> **SOURCE DATA**:
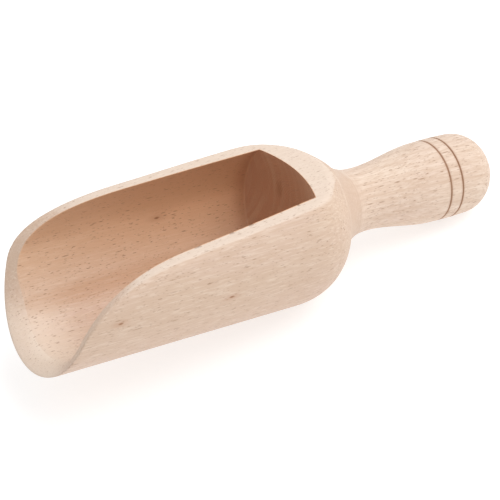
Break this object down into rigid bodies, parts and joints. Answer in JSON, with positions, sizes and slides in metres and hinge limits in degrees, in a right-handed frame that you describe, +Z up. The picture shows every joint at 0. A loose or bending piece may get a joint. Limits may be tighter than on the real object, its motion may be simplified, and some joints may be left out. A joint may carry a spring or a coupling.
{
  "type": "turned wooden scoop",
  "caption": "Hand scoop turned from beech: round bored bowl with an oblique open mouth and thin lip, and a waisted handle with two turned grooves and a round end.",
  "frame": {"origin": "bottom centre of the bounding box of the scoop at rest on its shoulder and the belly of its handle", "axes": "+X from the lip of the bowl to the end of the handle, +Z up; the turning axis falls 11 degrees towards +X"},
  "size_m": [0.227, 0.072, 0.064],
  "materials": {
    "bowl_wood": "fine sanded, untreated satin",
    "handle_wood": "fine sanded, untreated satin"
  },
  "bodies": {
    "root": {"bowl": "bowl_wood", "handle": "handle_wood"}
  },
  "joints": []
}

> **TASK TO COMPLETE**:
Reproduce the complete set of lines precisely as supplied.

> **RESULT OF THIS EXERCISE**:
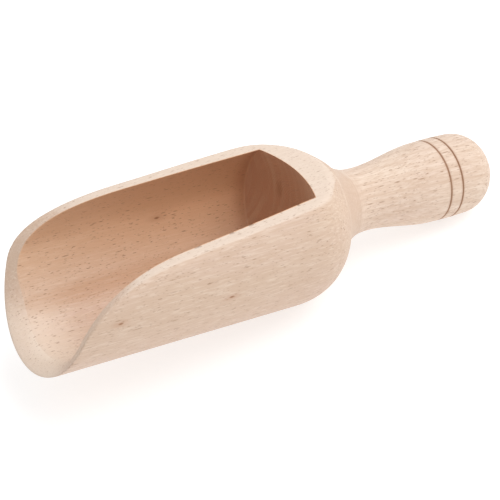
Break this object down into rigid bodies, parts and joints. Answer in JSON, with positions, sizes and slides in metres and hinge limits in degrees, in a right-handed frame that you describe, +Z up. The picture shows every joint at 0. A loose or bending piece may get a joint. Limits may be tighter than on the real object, its motion may be simplified, and some joints may be left out. A joint may carry a spring or a coupling.
{
  "type": "turned wooden scoop",
  "caption": "Hand scoop turned from beech: round bored bowl with an oblique open mouth and thin lip, and a waisted handle with two turned grooves and a round end.",
  "frame": {"origin": "bottom centre of the bounding box of the scoop at rest on its shoulder and the belly of its handle", "axes": "+X from the lip of the bowl to the end of the handle, +Z up; the turning axis falls 11 degrees towards +X"},
  "size_m": [0.227, 0.072, 0.064],
  "materials": {
    "bowl_wood": "fine sanded, untreated satin",
    "handle_wood": "fine sanded, untreated satin"
  },
  "bodies": {
    "root": {"bowl": "bowl_wood", "handle": "handle_wood"}
  },
  "joints": []
}